§ **Instructions to follow**
Sift the material for lines containing "joints", and return them.

§ **Source excerpt**
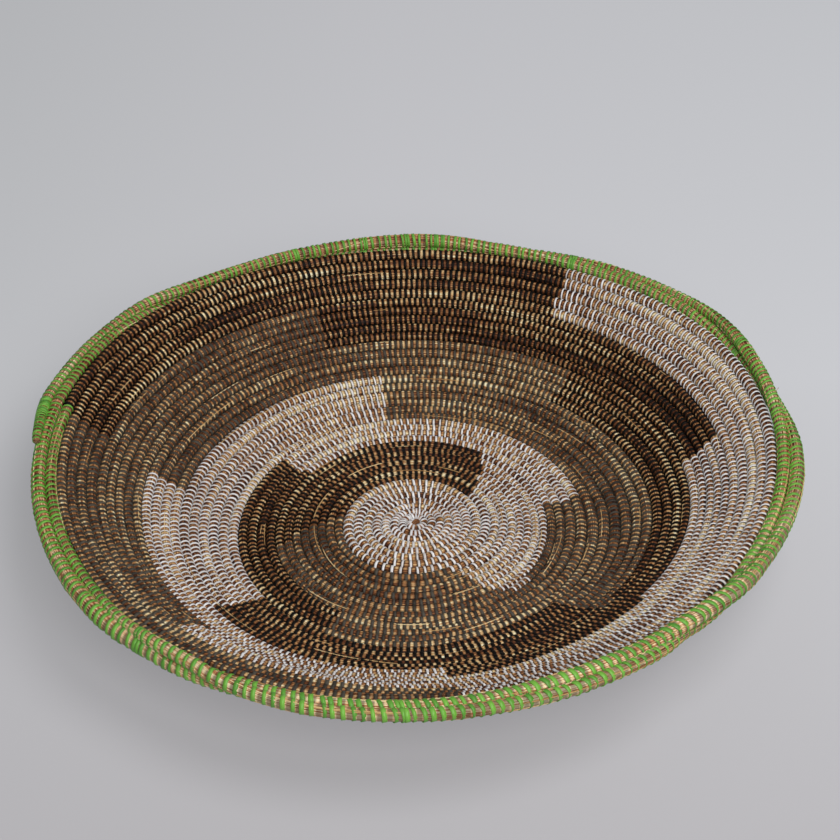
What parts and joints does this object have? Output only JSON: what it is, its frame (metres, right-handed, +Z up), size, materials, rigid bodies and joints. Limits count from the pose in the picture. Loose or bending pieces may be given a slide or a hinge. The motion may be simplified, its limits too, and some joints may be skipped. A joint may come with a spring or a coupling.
{
  "type": "coiled bowl basket",
  "caption": "Wide shallow bowl basket of coiled grass, sewn with white, black and grey strips in a stepped whirl, with a twisted two-strand rim lashed in green.",
  "frame": {"origin": "middle of the outline at the height of the floor the basket stands on", "axes": "+Z up out of the bowl, -Y towards the viewer of the picture, +X to that viewer's right"},
  "size_m": [0.5606, 0.5654, 0.0872],
  "materials": {
    "grass": "dry grass bundle, matt to satin",
    "grass_knot": "folded brown grass, matt",
    "white_strip": "soft sheen, flat strip",
    "black_strip": "soft sheen, flat strip",
    "grey_strip": "soft sheen, flat strip",
    "green_strip": "soft sheen, flat strip"
  },
  "bodies": {
    "root": {"start_knot": "grass_knot", "coil_centre": "grass", "coil_base_inner": "grass", "coil_base_outer": "grass", "coil_wall_low": "grass", "coil_wall_middle": "grass", "coil_wall_high": "grass", "coil_wall_top": "grass", "stitches_white_base_inner": "white_strip", "stitches_black_base_inner": "black_strip", "stitches_grey_base_inner": "grey_strip", "stitches_white_base_outer": "white_strip", "stitches_black_base_outer": "black_strip", "stitches_grey_base_outer": "grey_strip", "stitches_white_wall_low": "white_strip", "stitches_black_wall_low": "black_strip", "stitches_grey_wall_low": "grey_strip", "stitches_white_wall_middle": "white_strip", "stitches_black_wall_middle": "black_strip", "stitches_grey_wall_middle": "grey_strip", "stitches_white_wall_high": "white_strip", "stitches_black_wall_high": "black_strip", "stitches_grey_wall_high": "grey_strip", "stitches_white_wall_top": "white_strip", "stitches_black_wall_top": "black_strip", "stitches_grey_wall_top": "grey_strip", "stitches_white_centre": "white_strip", "rim_strand_first": "grass", "rim_strand_second": "grass", "rim_end_lashing": "green_strip"}
  },
  "joints": []
}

§ **Completed task**
What parts and joints does this object have? Output only JSON: what it is, its frame (metres, right-handed, +Z up), size, materials, rigid bodies and joints. Limits count from the pose in the picture. Loose or bending pieces may be given a slide or a hinge. The motion may be simplified, its limits too, and some joints may be skipped. A joint may come with a spring or a coupling.
  "joints": []